Written task:
Each line below should be reproduced without any alteration.

Data section:
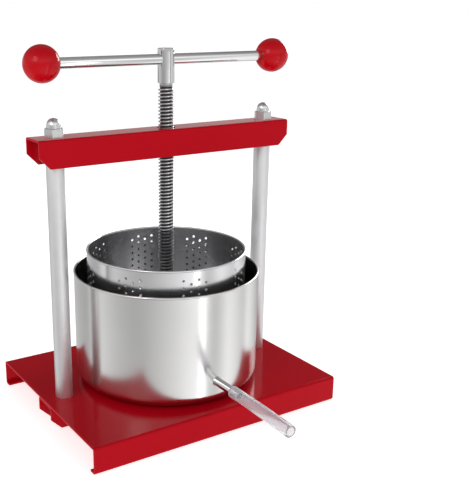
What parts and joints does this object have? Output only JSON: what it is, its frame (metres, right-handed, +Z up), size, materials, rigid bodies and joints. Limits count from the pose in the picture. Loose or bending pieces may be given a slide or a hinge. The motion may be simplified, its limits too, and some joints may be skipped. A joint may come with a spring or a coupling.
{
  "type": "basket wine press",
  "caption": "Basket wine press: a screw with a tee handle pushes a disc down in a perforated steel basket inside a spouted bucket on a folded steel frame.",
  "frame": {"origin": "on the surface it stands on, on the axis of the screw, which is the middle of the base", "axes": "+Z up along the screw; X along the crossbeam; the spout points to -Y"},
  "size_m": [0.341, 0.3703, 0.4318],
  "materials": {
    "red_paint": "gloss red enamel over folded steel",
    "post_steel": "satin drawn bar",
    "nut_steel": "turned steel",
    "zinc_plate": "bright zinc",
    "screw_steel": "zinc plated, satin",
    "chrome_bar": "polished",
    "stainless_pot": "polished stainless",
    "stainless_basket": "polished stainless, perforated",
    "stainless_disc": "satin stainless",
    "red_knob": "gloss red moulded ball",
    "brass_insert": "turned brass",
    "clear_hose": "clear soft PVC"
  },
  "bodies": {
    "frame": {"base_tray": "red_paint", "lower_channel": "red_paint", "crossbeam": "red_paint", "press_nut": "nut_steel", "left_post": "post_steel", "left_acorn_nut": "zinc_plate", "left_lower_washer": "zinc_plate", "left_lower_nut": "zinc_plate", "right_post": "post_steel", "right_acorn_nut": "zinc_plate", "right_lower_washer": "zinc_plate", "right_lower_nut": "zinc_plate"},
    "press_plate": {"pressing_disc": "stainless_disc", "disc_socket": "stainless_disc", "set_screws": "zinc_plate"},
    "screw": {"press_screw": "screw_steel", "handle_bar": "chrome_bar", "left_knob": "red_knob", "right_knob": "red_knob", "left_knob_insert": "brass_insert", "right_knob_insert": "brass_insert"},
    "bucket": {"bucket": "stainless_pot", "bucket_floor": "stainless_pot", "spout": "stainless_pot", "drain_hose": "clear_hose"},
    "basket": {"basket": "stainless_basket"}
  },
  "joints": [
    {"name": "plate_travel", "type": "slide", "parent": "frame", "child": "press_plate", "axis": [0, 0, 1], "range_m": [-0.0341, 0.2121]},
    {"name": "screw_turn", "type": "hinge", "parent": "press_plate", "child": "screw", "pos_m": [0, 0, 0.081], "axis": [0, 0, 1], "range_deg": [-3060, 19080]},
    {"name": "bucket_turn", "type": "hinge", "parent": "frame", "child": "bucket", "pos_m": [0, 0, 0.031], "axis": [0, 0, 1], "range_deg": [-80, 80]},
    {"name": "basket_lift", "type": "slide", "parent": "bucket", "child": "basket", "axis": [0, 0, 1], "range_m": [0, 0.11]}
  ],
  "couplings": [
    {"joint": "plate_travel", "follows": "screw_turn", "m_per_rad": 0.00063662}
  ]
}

Full solution:
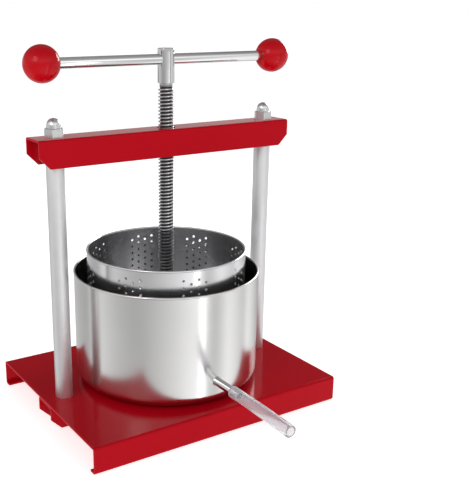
What parts and joints does this object have? Output only JSON: what it is, its frame (metres, right-handed, +Z up), size, materials, rigid bodies and joints. Limits count from the pose in the picture. Loose or bending pieces may be given a slide or a hinge. The motion may be simplified, its limits too, and some joints may be skipped. A joint may come with a spring or a coupling.
{
  "type": "basket wine press",
  "caption": "Basket wine press: a screw with a tee handle pushes a disc down in a perforated steel basket inside a spouted bucket on a folded steel frame.",
  "frame": {"origin": "on the surface it stands on, on the axis of the screw, which is the middle of the base", "axes": "+Z up along the screw; X along the crossbeam; the spout points to -Y"},
  "size_m": [0.341, 0.3703, 0.4318],
  "materials": {
    "red_paint": "gloss red enamel over folded steel",
    "post_steel": "satin drawn bar",
    "nut_steel": "turned steel",
    "zinc_plate": "bright zinc",
    "screw_steel": "zinc plated, satin",
    "chrome_bar": "polished",
    "stainless_pot": "polished stainless",
    "stainless_basket": "polished stainless, perforated",
    "stainless_disc": "satin stainless",
    "red_knob": "gloss red moulded ball",
    "brass_insert": "turned brass",
    "clear_hose": "clear soft PVC"
  },
  "bodies": {
    "frame": {"base_tray": "red_paint", "lower_channel": "red_paint", "crossbeam": "red_paint", "press_nut": "nut_steel", "left_post": "post_steel", "left_acorn_nut": "zinc_plate", "left_lower_washer": "zinc_plate", "left_lower_nut": "zinc_plate", "right_post": "post_steel", "right_acorn_nut": "zinc_plate", "right_lower_washer": "zinc_plate", "right_lower_nut": "zinc_plate"},
    "press_plate": {"pressing_disc": "stainless_disc", "disc_socket": "stainless_disc", "set_screws": "zinc_plate"},
    "screw": {"press_screw": "screw_steel", "handle_bar": "chrome_bar", "left_knob": "red_knob", "right_knob": "red_knob", "left_knob_insert": "brass_insert", "right_knob_insert": "brass_insert"},
    "bucket": {"bucket": "stainless_pot", "bucket_floor": "stainless_pot", "spout": "stainless_pot", "drain_hose": "clear_hose"},
    "basket": {"basket": "stainless_basket"}
  },
  "joints": [
    {"name": "plate_travel", "type": "slide", "parent": "frame", "child": "press_plate", "axis": [0, 0, 1], "range_m": [-0.0341, 0.2121]},
    {"name": "screw_turn", "type": "hinge", "parent": "press_plate", "child": "screw", "pos_m": [0, 0, 0.081], "axis": [0, 0, 1], "range_deg": [-3060, 19080]},
    {"name": "bucket_turn", "type": "hinge", "parent": "frame", "child": "bucket", "pos_m": [0, 0, 0.031], "axis": [0, 0, 1], "range_deg": [-80, 80]},
    {"name": "basket_lift", "type": "slide", "parent": "bucket", "child": "basket", "axis": [0, 0, 1], "range_m": [0, 0.11]}
  ],
  "couplings": [
    {"joint": "plate_travel", "follows": "screw_turn", "m_per_rad": 0.00063662}
  ]
}